- Genre: Music / Variety
- Created by: Ledja Liku
- Screenplay by: Olti Curri
- Directed by: Ergys Lubonja
- Presented by: Ledion Liço Marina Vjollca Luana Vjollca Ardit Roshi
- Country of origin: Albania
- Original language: Albanian

Production
- Producer: Ledja Liku
- Production company: Top Channel

Original release
- Network: Top Channel
- Release: 5 August 2012

= Summer Fest (Albanian TV series) =

Albanian music television special and live performance series

Summer Fest is an Albanian television program produced by Top Channel. It features live music performances by singers, bands, and other entertainers, and has been held in various cities in Albania and Kosovo.

== Format ==
The program is structured as a live concert series broadcast on television.
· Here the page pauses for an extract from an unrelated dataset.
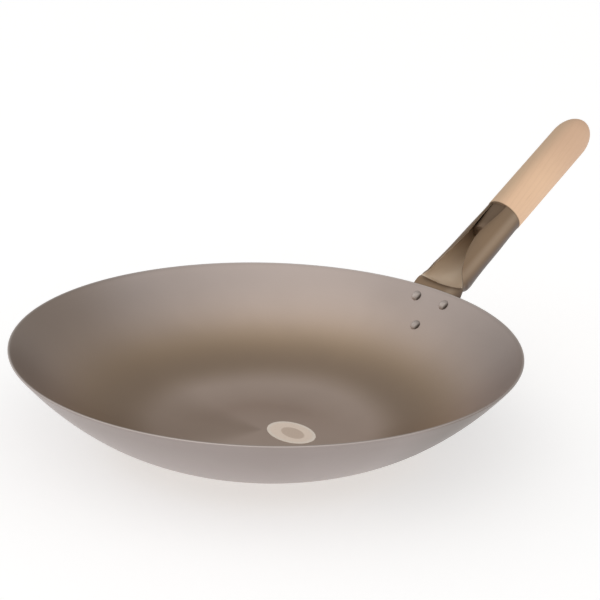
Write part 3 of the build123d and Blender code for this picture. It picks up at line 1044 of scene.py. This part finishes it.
class WOK_OT_stage(bpy.types.Operator):
    """Sets the plain floor, the soft lights and the camera"""

    bl_idname = "wok.stage"
    bl_label = "Stage"

    def softbox(self, context, power):
        """Large soft light in front of the wok, on the left."""
        data = bpy.data.lights.new("front_softbox", "AREA")
        data.shape = "RECTANGLE"
        data.size, data.size_y = SOFTBOX_SIZE
        data.energy = power
        data.color = SOFTBOX_TINT
        light = bpy.data.objects.new("front_softbox", data)
        context.scene.collection.objects.link(light)
        light.location = SOFTBOX_PLACE
        aim = Vector(SOFTBOX_TARGET) - Vector(SOFTBOX_PLACE)
        light.rotation_euler = aim.to_track_quat("-Z", "Y").to_euler()

    def surroundings(self, context, strength, backdrop):
        """Even soft light all round, with one darker side."""
        world = bpy.data.worlds.new("studio_surroundings")
        world.use_nodes = True
        tree = world.node_tree
        background = tree.nodes["Background"]
        values = {0: add_node(tree, "ShaderNodeTexCoord")[0], 1: DARK_SIDE}
        towards_dark = add_node(
            tree, "ShaderNodeVectorMath", {"operation": "DOT_PRODUCT"}, values
        )[1]
        dark = tuple(backdrop * part for part in ROOM_TINT)
        tone = mix(tree, towards_dark.step(0.30, 0.86), ROOM_TINT, dark)
        feed(background, {"Color": tone, "Strength": strength})
        context.scene.world = world

    def photo_camera(self, context):
        """Camera at the photo's angle."""
        camera = bpy.data.objects.new("photo_camera", bpy.data.cameras.new("photo_camera"))
        context.scene.collection.objects.link(camera)
        camera.data.sensor_width = CAMERA_SENSOR
        camera.data.lens = CAMERA_LENS
        camera.data.clip_start, camera.data.clip_end = 0.01, 50.0
        camera.location = CAMERA_PLACE
        camera.rotation_euler = [radians(angle) for angle in CAMERA_DEGREES]
        context.scene.camera = camera

    def execute(self, context):
        stage = context.scene.wok_stage
        clear_selection()
        bpy.ops.mesh.primitive_plane_add(size=stage.floor_width, location=(0, 0, 0))
        floor = context.object
        floor.name = "floor"
        tree, shader = new_finish("floor_paper_white")
        feed(shader, {
            "Base Color": (*stage.floor, 1.0), "Roughness": 0.9,
            "Emission Color": (1.0, 1.0, 1.0, 1.0), "Emission Strength": stage.glow,
        })
        floor.data.materials.append(bpy.data.materials["floor_paper_white"])
        self.surroundings(context, stage.fill, stage.backdrop)
        self.softbox(context, stage.key)
        context.scene.view_settings.view_transform = "Standard"
        self.photo_camera(context)
        return {"FINISHED"}


class WOK_PT_panel(bpy.types.Panel):
    """Sizes, colours and build steps of the wok"""

    bl_idname = "WOK_PT_panel"
    bl_label = "Carbon steel wok"
    bl_space_type = "VIEW_3D"
    bl_region_type = "UI"
    bl_category = "Wok"

    def draw(self, context):
        layout = self.layout
        for group in (context.scene.wok_sizes, context.scene.wok_handle,
                      context.scene.wok_colours, context.scene.wok_stage):
            box = layout.box()
            for setting in group.__annotations__:
                box.prop(group, setting)
        for step in STEPS:
            layout.operator(step.bl_idname)


STEPS = (
    WOK_OT_stage, WOK_OT_bowl, WOK_OT_socket, WOK_OT_grip, WOK_OT_rivets, WOK_OT_screw,
    WOK_OT_label,
)
GROUPS = {
    "wok_sizes": WokSizes,
    "wok_handle": HandleSizes,
    "wok_colours": WokColours,
    "wok_stage": StageSettings,
}


def register():
    for group in GROUPS.values():
        bpy.utils.register_class(group)
    for name, group in GROUPS.items():
        setattr(bpy.types.Scene, name, bpy.props.PointerProperty(type=group))
    for step in STEPS:
        bpy.utils.register_class(step)
    bpy.utils.register_class(WOK_PT_panel)


def unregister():
    bpy.utils.unregister_class(WOK_PT_panel)
    for step in reversed(STEPS):
        bpy.utils.unregister_class(step)
    for name, group in GROUPS.items():
        delattr(bpy.types.Scene, name)
        bpy.utils.unregister_class(group)


def main():
    register()
    bpy.ops.wok.stage()
    bpy.ops.wok.bowl()
    bpy.ops.wok.socket()
    bpy.ops.wok.grip()
    bpy.ops.wok.rivets()
    bpy.ops.wok.screw()
    bpy.ops.wok.label()


if __name__ == "__main__":
    main()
Episodes typically include a mix of musical performances, comedy sketches, and dance acts. The events are staged in outdoor public spaces during the summer months.

== History ==
The first edition took place in Pristina, Kosovo, with hosts Ledion Liço and Luana Vjollca. Performers included Troja, Adelina Ismajli, and Gent Bushpepa.

In 2013, the program was held in Vlora, featuring artists such as Bojken Lako, Jon Tarifa, Eneda Tarifa, and Genta Ismajli.
Later editions were also staged in other cities including Saranda, Struga, and Durrës.